[Modeling code records]
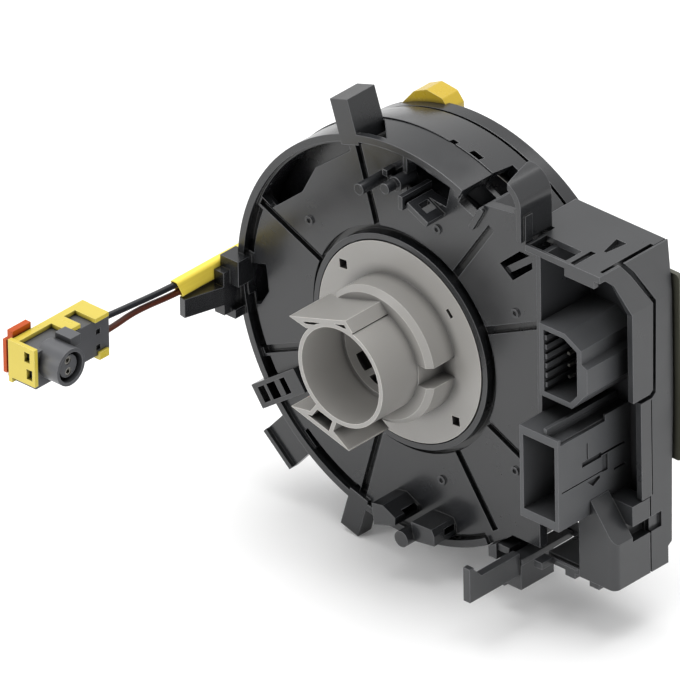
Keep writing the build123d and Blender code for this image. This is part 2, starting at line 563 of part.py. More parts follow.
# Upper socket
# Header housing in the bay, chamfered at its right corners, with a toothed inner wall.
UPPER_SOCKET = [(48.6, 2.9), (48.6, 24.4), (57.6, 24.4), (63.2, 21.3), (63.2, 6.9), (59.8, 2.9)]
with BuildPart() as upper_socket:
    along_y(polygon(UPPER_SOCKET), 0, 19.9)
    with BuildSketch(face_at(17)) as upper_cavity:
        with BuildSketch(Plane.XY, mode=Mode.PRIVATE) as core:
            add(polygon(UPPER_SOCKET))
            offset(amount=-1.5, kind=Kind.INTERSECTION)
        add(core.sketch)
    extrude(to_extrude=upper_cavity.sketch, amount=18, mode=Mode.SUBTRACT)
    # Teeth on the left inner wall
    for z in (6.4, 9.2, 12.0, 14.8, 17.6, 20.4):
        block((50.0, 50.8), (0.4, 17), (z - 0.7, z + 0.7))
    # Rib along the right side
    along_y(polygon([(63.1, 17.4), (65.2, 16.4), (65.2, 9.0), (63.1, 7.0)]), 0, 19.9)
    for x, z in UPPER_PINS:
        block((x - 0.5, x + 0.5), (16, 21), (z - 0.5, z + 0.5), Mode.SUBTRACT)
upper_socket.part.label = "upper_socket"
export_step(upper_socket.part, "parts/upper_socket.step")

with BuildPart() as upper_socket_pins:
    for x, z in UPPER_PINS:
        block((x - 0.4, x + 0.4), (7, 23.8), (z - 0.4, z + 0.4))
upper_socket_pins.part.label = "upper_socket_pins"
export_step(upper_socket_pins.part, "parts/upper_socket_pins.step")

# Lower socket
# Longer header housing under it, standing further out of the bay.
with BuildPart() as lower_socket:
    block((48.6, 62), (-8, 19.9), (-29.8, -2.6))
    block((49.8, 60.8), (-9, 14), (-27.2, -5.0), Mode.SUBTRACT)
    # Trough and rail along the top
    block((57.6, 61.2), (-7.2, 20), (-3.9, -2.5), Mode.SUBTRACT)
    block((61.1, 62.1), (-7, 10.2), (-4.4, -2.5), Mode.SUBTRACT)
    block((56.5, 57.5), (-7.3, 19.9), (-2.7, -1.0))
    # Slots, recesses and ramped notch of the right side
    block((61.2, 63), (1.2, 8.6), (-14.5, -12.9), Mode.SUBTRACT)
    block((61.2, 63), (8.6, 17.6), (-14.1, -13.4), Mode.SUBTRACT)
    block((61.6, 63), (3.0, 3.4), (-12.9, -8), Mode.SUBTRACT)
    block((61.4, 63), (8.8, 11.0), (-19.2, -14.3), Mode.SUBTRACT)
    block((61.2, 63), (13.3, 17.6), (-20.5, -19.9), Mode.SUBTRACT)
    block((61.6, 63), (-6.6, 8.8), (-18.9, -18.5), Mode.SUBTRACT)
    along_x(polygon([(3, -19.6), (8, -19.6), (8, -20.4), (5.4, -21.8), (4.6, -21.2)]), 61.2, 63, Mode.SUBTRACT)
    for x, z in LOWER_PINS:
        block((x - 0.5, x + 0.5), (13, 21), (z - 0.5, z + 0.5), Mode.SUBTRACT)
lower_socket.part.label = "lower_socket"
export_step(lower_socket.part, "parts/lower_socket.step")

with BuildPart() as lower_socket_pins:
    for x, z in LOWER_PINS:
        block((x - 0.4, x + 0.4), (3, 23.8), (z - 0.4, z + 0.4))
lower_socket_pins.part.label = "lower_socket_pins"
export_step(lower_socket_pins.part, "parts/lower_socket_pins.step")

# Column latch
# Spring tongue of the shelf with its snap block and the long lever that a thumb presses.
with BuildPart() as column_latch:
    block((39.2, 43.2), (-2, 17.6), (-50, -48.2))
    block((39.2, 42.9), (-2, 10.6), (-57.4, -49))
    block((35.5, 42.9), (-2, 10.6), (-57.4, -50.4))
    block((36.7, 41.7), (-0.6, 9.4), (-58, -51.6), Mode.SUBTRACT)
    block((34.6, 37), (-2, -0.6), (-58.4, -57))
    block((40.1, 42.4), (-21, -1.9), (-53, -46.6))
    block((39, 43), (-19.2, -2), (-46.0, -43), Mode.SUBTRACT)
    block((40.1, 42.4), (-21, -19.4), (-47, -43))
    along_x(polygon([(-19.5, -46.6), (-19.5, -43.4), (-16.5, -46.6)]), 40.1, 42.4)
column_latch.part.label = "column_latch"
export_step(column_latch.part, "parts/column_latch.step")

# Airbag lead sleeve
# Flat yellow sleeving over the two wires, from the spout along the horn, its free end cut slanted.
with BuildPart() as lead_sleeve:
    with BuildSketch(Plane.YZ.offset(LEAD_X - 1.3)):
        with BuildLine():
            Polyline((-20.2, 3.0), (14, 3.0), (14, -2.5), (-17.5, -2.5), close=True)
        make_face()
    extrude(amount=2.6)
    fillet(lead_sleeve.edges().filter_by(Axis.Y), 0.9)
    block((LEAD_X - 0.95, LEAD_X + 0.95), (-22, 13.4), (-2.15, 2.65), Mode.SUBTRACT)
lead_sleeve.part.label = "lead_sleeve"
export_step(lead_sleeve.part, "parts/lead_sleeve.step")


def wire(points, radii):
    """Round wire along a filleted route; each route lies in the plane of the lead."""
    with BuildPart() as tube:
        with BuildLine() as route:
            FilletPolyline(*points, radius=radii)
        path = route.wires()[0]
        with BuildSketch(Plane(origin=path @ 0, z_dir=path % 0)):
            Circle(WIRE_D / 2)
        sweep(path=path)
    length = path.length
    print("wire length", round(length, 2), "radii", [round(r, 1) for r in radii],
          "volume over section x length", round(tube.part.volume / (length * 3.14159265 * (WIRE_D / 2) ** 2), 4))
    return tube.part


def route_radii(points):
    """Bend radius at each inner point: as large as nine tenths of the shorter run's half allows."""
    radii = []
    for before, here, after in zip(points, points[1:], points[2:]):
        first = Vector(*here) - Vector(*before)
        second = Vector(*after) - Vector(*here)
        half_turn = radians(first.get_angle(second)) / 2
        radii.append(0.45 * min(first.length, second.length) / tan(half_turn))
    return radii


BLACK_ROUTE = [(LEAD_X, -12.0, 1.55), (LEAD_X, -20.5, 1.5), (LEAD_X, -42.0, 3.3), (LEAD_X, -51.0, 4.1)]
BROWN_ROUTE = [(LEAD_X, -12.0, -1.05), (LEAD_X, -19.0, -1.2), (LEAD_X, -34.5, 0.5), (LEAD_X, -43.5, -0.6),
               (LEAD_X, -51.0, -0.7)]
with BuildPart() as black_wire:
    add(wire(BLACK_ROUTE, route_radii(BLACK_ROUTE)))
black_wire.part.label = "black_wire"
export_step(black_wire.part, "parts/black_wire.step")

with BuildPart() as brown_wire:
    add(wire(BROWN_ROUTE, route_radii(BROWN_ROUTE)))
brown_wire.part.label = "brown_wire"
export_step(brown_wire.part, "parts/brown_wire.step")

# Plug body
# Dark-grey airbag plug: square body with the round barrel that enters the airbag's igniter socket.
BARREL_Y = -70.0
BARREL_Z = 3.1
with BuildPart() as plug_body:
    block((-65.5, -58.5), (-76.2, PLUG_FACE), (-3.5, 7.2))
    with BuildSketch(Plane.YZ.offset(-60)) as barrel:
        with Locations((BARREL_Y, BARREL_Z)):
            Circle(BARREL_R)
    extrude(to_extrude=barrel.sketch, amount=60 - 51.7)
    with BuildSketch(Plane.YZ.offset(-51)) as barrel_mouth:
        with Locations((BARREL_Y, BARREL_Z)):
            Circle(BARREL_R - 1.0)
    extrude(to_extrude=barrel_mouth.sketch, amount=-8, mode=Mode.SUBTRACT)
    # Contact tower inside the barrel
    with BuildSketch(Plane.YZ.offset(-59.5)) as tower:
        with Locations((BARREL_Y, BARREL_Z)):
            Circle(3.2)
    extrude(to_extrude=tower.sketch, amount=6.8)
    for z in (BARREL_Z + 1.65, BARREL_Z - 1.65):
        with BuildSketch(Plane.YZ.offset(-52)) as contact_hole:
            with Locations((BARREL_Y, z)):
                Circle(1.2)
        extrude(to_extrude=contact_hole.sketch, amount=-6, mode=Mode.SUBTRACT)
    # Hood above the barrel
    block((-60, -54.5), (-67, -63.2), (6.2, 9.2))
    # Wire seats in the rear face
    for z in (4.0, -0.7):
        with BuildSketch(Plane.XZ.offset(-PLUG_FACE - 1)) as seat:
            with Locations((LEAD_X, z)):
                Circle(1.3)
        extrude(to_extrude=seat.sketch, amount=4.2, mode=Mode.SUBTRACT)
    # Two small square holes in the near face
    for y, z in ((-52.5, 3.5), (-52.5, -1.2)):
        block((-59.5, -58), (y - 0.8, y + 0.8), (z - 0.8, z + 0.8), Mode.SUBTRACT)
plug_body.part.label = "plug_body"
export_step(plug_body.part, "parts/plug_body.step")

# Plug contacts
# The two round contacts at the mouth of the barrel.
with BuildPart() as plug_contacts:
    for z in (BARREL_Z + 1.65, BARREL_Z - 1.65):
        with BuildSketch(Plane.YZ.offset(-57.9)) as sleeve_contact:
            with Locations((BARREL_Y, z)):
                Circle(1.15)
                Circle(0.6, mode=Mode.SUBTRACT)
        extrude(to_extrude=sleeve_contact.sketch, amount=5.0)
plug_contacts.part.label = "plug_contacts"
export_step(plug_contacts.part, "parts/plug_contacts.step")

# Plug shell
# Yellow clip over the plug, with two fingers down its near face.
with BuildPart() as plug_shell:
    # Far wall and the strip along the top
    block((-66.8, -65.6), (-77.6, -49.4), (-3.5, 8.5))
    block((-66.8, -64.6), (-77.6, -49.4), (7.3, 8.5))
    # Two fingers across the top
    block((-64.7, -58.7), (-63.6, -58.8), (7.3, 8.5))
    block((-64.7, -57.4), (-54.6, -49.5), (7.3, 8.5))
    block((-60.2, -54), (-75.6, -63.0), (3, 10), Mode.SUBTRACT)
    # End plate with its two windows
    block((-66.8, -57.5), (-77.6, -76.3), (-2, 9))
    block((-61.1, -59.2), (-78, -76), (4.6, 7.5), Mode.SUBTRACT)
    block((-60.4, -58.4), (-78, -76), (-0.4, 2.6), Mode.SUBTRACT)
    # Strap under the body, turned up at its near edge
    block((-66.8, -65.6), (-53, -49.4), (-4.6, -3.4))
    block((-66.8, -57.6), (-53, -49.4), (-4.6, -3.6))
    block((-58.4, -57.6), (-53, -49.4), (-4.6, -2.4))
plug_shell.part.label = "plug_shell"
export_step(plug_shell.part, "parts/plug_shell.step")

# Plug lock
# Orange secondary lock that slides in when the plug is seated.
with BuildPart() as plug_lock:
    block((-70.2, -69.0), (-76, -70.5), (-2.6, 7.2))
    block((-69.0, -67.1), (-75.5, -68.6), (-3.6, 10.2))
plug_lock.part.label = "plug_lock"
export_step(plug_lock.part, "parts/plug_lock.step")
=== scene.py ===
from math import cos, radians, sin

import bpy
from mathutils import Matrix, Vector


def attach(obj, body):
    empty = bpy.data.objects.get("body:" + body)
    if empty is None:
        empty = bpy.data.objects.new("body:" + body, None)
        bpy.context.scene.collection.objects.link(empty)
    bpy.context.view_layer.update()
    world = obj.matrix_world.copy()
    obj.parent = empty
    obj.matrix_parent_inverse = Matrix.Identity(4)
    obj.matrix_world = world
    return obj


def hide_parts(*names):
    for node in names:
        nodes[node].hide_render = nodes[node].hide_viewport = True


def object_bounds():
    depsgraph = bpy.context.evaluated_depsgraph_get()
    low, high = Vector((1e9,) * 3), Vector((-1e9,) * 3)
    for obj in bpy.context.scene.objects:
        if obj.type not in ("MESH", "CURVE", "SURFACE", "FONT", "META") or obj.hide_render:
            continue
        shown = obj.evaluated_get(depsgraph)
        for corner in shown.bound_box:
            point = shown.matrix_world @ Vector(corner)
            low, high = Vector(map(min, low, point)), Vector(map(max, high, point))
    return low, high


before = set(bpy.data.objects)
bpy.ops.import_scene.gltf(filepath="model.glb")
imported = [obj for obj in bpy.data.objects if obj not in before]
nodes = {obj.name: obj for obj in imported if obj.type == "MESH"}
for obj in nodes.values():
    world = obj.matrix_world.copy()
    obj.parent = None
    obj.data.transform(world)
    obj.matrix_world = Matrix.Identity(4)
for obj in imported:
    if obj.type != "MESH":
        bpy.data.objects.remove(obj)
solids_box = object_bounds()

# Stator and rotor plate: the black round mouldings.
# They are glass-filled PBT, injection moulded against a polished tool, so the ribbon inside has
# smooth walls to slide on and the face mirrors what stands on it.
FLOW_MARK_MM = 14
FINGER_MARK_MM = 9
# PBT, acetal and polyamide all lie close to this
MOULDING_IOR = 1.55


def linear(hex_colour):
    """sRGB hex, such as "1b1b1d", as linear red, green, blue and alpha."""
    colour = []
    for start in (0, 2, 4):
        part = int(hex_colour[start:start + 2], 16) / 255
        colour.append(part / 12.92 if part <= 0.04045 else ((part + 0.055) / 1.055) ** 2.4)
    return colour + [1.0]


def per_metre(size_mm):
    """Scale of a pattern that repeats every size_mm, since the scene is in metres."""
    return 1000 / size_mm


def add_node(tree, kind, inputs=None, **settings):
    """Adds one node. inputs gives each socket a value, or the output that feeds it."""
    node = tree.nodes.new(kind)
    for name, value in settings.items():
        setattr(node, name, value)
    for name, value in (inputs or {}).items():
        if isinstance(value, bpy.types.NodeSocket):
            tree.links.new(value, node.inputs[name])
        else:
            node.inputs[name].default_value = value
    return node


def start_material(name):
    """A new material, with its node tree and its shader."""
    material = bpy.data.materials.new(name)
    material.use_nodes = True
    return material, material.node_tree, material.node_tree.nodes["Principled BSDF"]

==

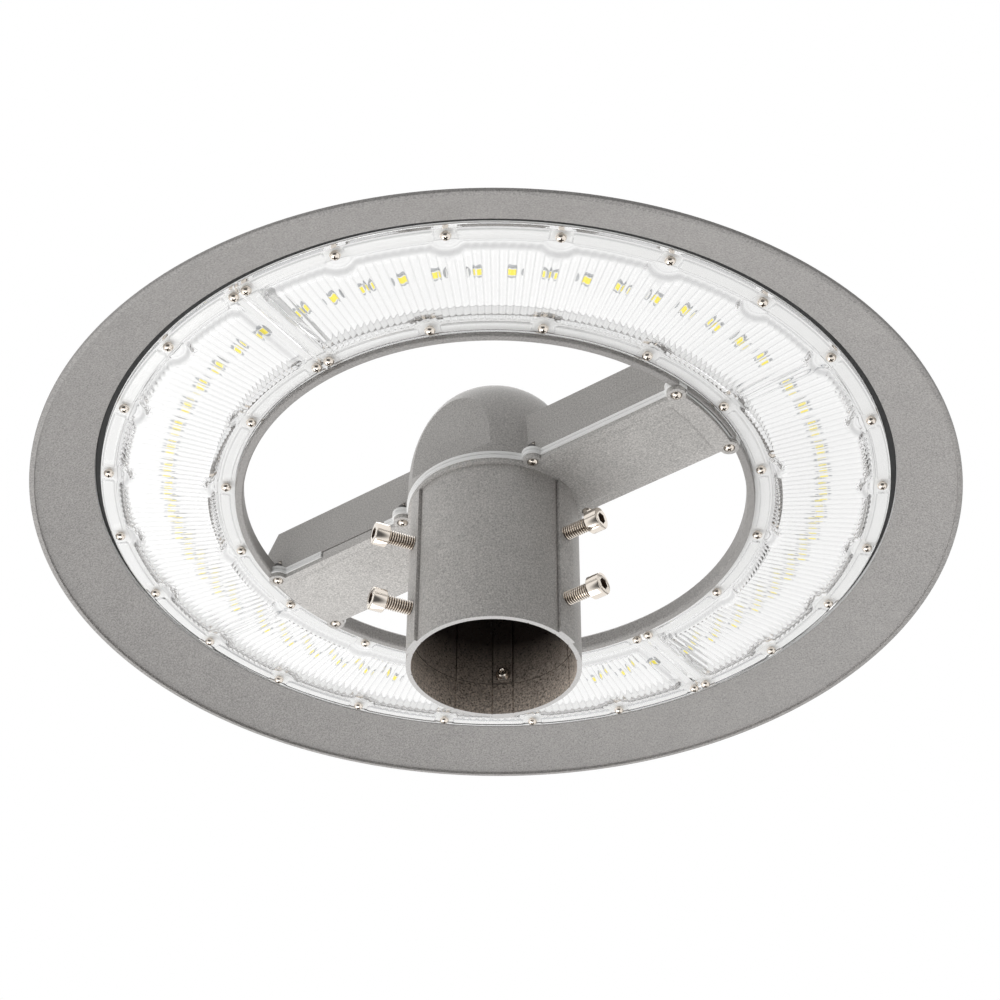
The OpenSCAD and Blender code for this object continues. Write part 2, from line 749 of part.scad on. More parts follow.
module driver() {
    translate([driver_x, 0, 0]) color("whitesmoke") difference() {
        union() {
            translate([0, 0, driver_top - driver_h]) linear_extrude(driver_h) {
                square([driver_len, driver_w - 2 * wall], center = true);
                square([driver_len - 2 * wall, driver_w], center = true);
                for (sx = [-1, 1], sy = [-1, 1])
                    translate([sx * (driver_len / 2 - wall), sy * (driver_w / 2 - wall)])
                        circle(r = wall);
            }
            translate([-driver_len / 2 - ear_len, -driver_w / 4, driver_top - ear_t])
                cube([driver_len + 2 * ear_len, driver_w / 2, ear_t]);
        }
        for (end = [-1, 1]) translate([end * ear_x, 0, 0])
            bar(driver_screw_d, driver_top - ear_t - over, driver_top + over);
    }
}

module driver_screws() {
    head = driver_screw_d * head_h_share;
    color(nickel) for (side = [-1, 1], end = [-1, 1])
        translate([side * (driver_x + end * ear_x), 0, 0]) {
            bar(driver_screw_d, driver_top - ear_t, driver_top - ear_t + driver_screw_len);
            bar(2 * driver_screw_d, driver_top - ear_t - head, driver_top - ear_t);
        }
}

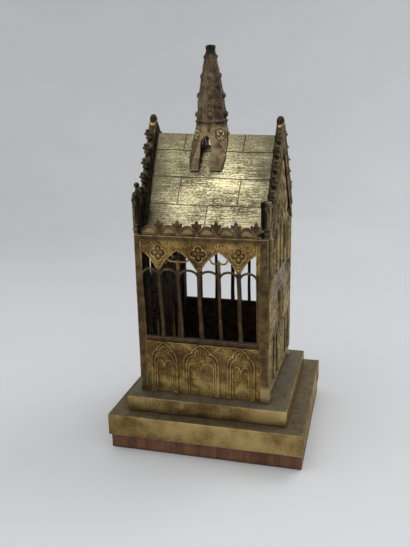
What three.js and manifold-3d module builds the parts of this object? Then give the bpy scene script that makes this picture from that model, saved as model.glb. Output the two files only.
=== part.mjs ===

## Set task
Copy out exactly the lines from the one containing "Vector(map(max, high, point))" to the one containing "return 1000 / size_mm", both ends inclusive.

## Right answer
            low, high = Vector(map(min, low, point)), Vector(map(max, high, point))
    return low, high


before = set(bpy.data.objects)
bpy.ops.import_scene.gltf(filepath="model.glb")
imported = [obj for obj in bpy.data.objects if obj not in before]
nodes = {obj.name: obj for obj in imported if obj.type == "MESH"}
for obj in nodes.values():
    world = obj.matrix_world.copy()
    obj.parent = None
    obj.data.transform(world)
    obj.matrix_world = Matrix.Identity(4)
for obj in imported:
    if obj.type != "MESH":
        bpy.data.objects.remove(obj)
solids_box = object_bounds()

# Stator and rotor plate: the black round mouldings.
# They are glass-filled PBT, injection moulded against a polished tool, so the ribbon inside has
# smooth walls to slide on and the face mirrors what stands on it.
FLOW_MARK_MM = 14
FINGER_MARK_MM = 9
# PBT, acetal and polyamide all lie close to this
MOULDING_IOR = 1.55


def linear(hex_colour):
    """sRGB hex, such as "1b1b1d", as linear red, green, blue and alpha."""
    colour = []
    for start in (0, 2, 4):
        part = int(hex_colour[start:start + 2], 16) / 255
        colour.append(part / 12.92 if part <= 0.04045 else ((part + 0.055) / 1.055) ** 2.4)
    return colour + [1.0]


def per_metre(size_mm):
    """Scale of a pattern that repeats every size_mm, since the scene is in metres."""
    return 1000 / size_mm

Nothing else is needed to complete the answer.